His only disappointment with Monday's capture was that no middle-age rams were found and collared. Middle-age and older rams wander more, and biologists hoped to get information about where they go. They captured six adult ewes and three yearling rams.
“Now we have to hope that the young rams lead us to the older guys,” he said.
The Fort Robinson capture started shortly after dawn Monday, when a Native Range Capture Services helicopter piloted by New Zealander Mark Shelton disappeared over the Red Cloud Buttes in search of sheep on the north side of the state park. He carried two crew members who fired net guns.
Shelton's first delivery was three bighorns hanging below the helicopter like the tangled cords of a Venetian blind. He gently lowered the bighorns to the snowy field and lifted off again.
Game and Parks biologists and 10 student volunteers from the Chadron State College Wildlife Club carried the hobbled and bundled 130-pound bighorns to a makeshift field lab of straw bales covered with plastic tarpaulin.
The air temperature was about 15 degrees, ideal for working with sheep whose body temperatures soar to critical levels when under stress. Still, the crew poured ice water and ice on the sheep to help cool them.
While veterinarians drew blood samples, others gave shots of antibiotics, pulled hair for DNA, collected fecal samples, applied numbered ear tags and attached radio collars. In five to 15 minutes, the hobbles and yellow blindfolds were removed, and the sheep scrambled onto their feet and disappeared into the buttes.
Sunday's elk capture near Valentine was similar, but the helicopter crew alone handled the capture and processing of the 350- to 400-pound cows in the wilderness area's pine and burr oak canyons and slopes.
The elk were shot with a rifle dart that contained a three-drug cocktail to immobilize each animal. Shelton landed the helicopter and a crew member leaped out to collect hair samples, apply the collar and inject penicillin and a reversal drug to help the animal recover. All the elk were up and moving Monday.
Alan Whited, deputy project leader at Fort Niobrara, said the radio collars will provide invaluable help in determining how many elk are in the Valentine area.

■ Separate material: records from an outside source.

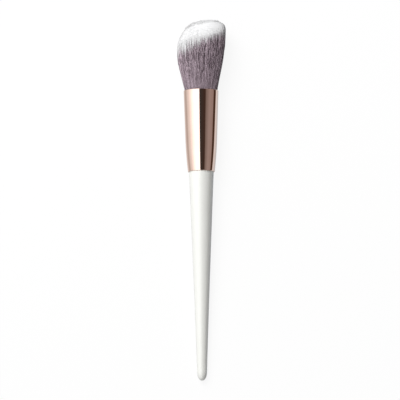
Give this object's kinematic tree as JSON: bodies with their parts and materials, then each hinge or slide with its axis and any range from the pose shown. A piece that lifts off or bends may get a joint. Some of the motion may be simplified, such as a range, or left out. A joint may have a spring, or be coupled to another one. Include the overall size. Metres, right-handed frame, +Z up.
{
  "type": "angled blush brush",
  "caption": "Make-up brush with a slanted, domed oval tuft in a drawn metal ferrule on a slim tapered lacquered handle, lying on its broad side.",
  "frame": {"origin": "middle of the footprint, on the surface that the brush lies on", "axes": "+Y from the butt of the handle towards the tips of the hair, +X towards the long side of the slanted tuft, +Z up from the surface it lies on"},
  "size_m": [0.025, 0.1824, 0.0201],
  "materials": {
    "pearl_lacquer": "birch under gloss pearl white lacquer",
    "rose_gold": "polished rose gold plating",
    "hair": "satin synthetic filaments, mauve grey with white tips",
    "resin": "set amber epoxy, hidden inside the ferrule"
  },
  "bodies": {
    "root": {"handle": "pearl_lacquer", "ferrule": "rose_gold", "hair_tuft": "hair", "root_epoxy": "resin", "handle_glue": "resin"}
  },
  "joints": []
}
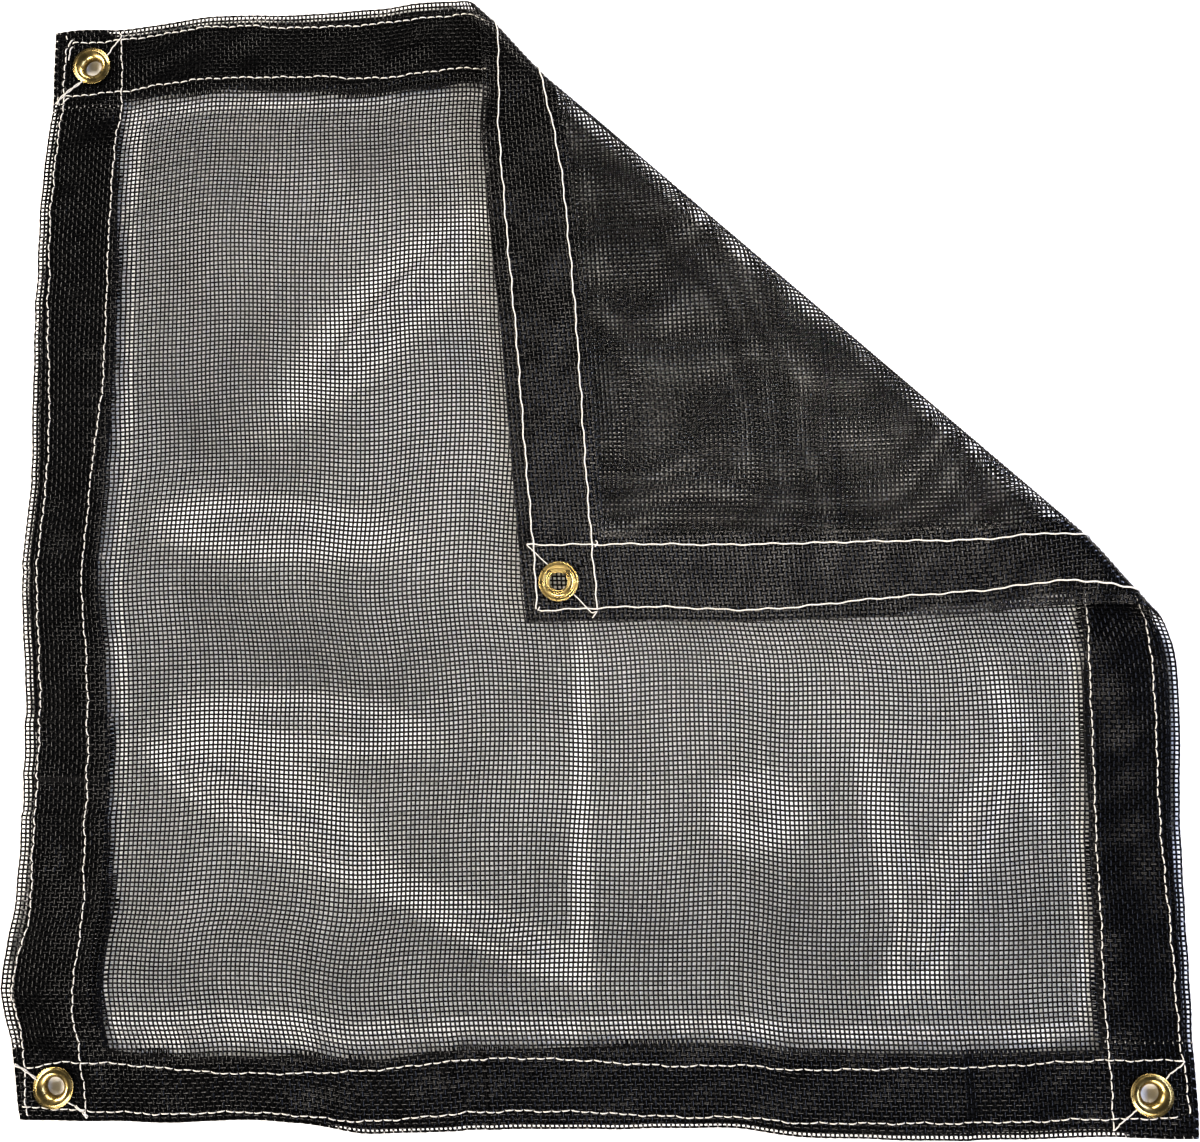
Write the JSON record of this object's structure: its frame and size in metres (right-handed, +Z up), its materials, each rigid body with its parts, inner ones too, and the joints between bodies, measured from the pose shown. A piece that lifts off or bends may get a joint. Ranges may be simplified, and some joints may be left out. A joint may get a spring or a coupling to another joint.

Biologists estimate that there are 100 to 150 elk within 50 miles of the refuge.
Four years ago, the Fish and Wildlife Service euthanized captive elk it kept in the wilderness area and replaced a high barrier fence around the 4,000-acre site with a wildlife-friendly fence to allow animals to come and go. The action allowed the agency to start over with a clean slate, without fears of releasing diseased elk into the wild. Biologists test for chronic-wasting disease but have never found a case in deer or elk on the refuge.
Some nearby landowners on Sunday refused to allow the capture operation to target elk on their property. The refusals limited the number of elk that received radio collars.
Still, Whited said, he was pleased to add radio collars to five elk. A sixth was captured and collared by happenstance about two weeks ago.
Whited said the agency hopes to open the refuge to elk hunting, but only after a certain population of wild elk consistently uses the site.
“We have to get to that population point first,” he said.